Microenvironmental Feeding and Stabilization of C2H4 Intermediates by Iodide-Doped Copper Nanowire Arrays to Boost C2H6 Formation

• Published in: Energy & fuels Vol. 35; no. 19; pp. 15987 - 15994
• Main Authors: Xiang, Kaisong, Liu, Yucheng, Li, Chaofang, Liu, Xudong, Yi, Huimin, Wu, Lin, Shen, Fenghua, Liu, Min, Wang, Pingshan, Liu, Hui
• Format: Journal Article
• Language: English
• Published: American Chemical Society 07.10.2021
• Subjects: Environmental and Carbon Dioxide Issues
• ISSN: 0887-0624; 1520-5029
• DOI: 10.1021/acs.energyfuels.1c02616

The electroreduction of CO2 provides an attractive routine to produce hydrocarbons as an alternative of traditional petroleum chemical methods, as well as cobenefits the approach of CO2 emission control. Among various C2 hydrocarbons, C2H6 has the highest energy density but poor selectivity in CO2 electroreduction. Thus, the development of highly active catalysts and formation mechanism is desired. Herein, a facile method to synthesize iodide-doped Cu nanoarray (ID-Cu NA) catalysts and a strategy to boost C2H6 electrosynthesis was developed. ID-Cu NAs have dispersive iodide dopants on nanowires, which create a microenvironment to feed, stabilize, and hydrogenate C2H4. This catalyst displays a remarkable selectivity for C2H6 production. Impressively, ID-Cu NAs show a Faradaic efficiency of 24% for C2H6, five times higher than the corresponding Cu NAs before iodide doping. However, the Faradaic efficiency of C2H4 on Cu NAs decreases from 28 to 5% after iodide doping.
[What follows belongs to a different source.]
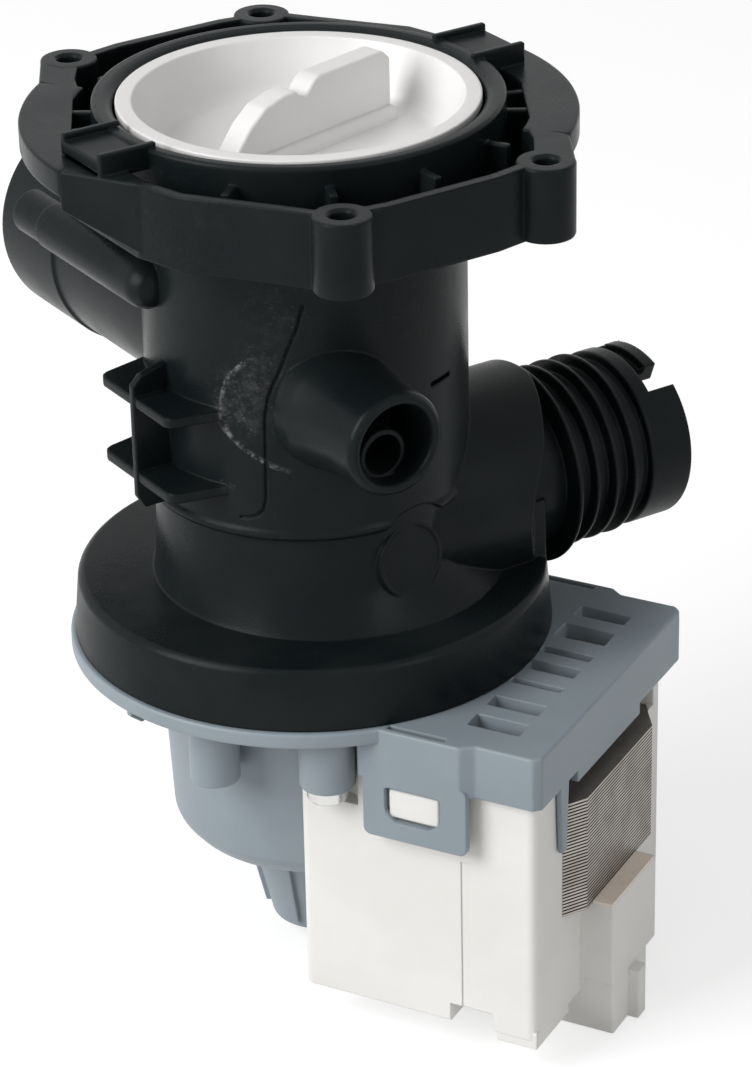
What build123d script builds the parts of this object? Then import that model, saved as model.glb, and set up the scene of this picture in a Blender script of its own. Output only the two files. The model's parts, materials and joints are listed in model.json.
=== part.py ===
from build123d import *
from math import cos, radians, sin
import os

# Washer drain pump in millimetres. While building, Z is the rotor axis and heights are measured
# from the top of the motor plate. The export lowers everything so that the origin is the centre
# of the ear pattern on the ears' top face.

# Fits and clearances
CUT = 2.0
RUN_FIT = 0.06
PRESS_GAP = 0.02
SEAT_GAP = 0.3
SLIDE_GAP = 0.4
LAMINA_GAP = 0.15

# Place of the motor: its long side is turned about the rotor axis
MOTOR_TURN = 29.8

# Filter barrel
BARREL_R = 30.4
BARREL_LOWER_R = 29.5
BARREL_STEP_Z = 32.0
BARREL_BORE_R = 28.0
CHAMBER_R = 27.0
CHAMBER_TOP = 38.0
PARTITION_T = 2.5
SUCTION_R = 12.0
FOOT_TOP = 26.0
FOOT_SECTIONS = [(FOOT_TOP, BARREL_LOWER_R, 0.0), (20.5, 30.1, 0.5), (16.0, 31.6, 1.7), (11.0, 34.8, 4.0)]
FOOT_LEAN = 60.0

# Skirt over the motor plate
SKIRT_R = 46.16
SKIRT_TOP_R = 45.1
SKIRT_TOP = 12.3
SKIRT_EDGE = 1.0
SKIRT_WALL = 2.4
SKIRT_ROOF = 2.5
HUB_WALL_R = 33.6
SKIRT_RIBS = 16
SKIRT_RIB_T = 1.6

# Mouth ring and flange
RING_R = 37.8
RING_BORE_R = 33.9
RING_TOP = 107.6
FLANGE_LOW = 90.5
FLANGE_FLOOR = 92.5
EAR_TOP = 104.5
EAR_X = 47.5
EAR_Y = 21.3
EAR_R = 5.4
EAR_HOLE_R = 2.2
WALL_T = 2.0
WALL_POINTS = [
    (-12.0, -43.0), (14.6, -43.0), (16.2, -42.5), (24.3, -40.2), (32.5, -34.0), (39.3, -29.0),
    (47.5, -23.2), (49.3, -12.6), (49.3, 10.0), (47.5, 21.3), (36.0, 29.1),
]
LOBE_R = 51.0
LOBE_INNER_R = 42.0
LOBE_LOW = 99.5
LOBE_FIRST = -141.0
LOBE_LAST = -88.0
LOBE_TOE_IN = [(13.0, -41.2), (0.0, -43.0)]
LOBE_HEEL = [(-50.5, -25.7), (-47.5, -21.3)]
LOBE_HEEL_BITE = 3.0
TOE_TURN = 30.9
TOE_LENGTH = 18.3
TOE_WEB_HIGH = 97.0
STUB_ANGLES = (-50.0, -24.0, 3.0, 30.0, 55.0, 68.0)
STUB_OUT_R = 42.2
STUB_T = 1.6
STUB_TOP = 104.0
SNAP_X = 1.8
SNAP_ARM_X = 6.4
SNAP_ARM_T = 1.4
SNAP_OUT = 46.5
SNAP_IN = 35.0
SNAP_LOW = 103.8
SNAP_TOP = 108.6
SNAP_SHELF_IN = 42.6
SNAP_SHELF_LOW = 105.0
SNAP_SHELF_TOP = 107.2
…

The results of C2H4 electrodesorption and electrohydrogenation tests indicated that the iodide dopant contributed a more stable C2H4 adsorption and higher hydrogenation ability. Density functional theory calculations demonstrated that the doping of iodide helps to strengthen the adsorption of C2H4 on the Cu surface and lowers the energy barrier of the hydrogenation to C2H6, which simultaneously encourages C2H6 formation in CO2 electroreduction. This work also cleared up the origin of C2H6 formation in CO2 reduction reaction (CO2RR) in which a tandem pathway from CO2 → C2H4 to C2H4 → C2H6 is involved.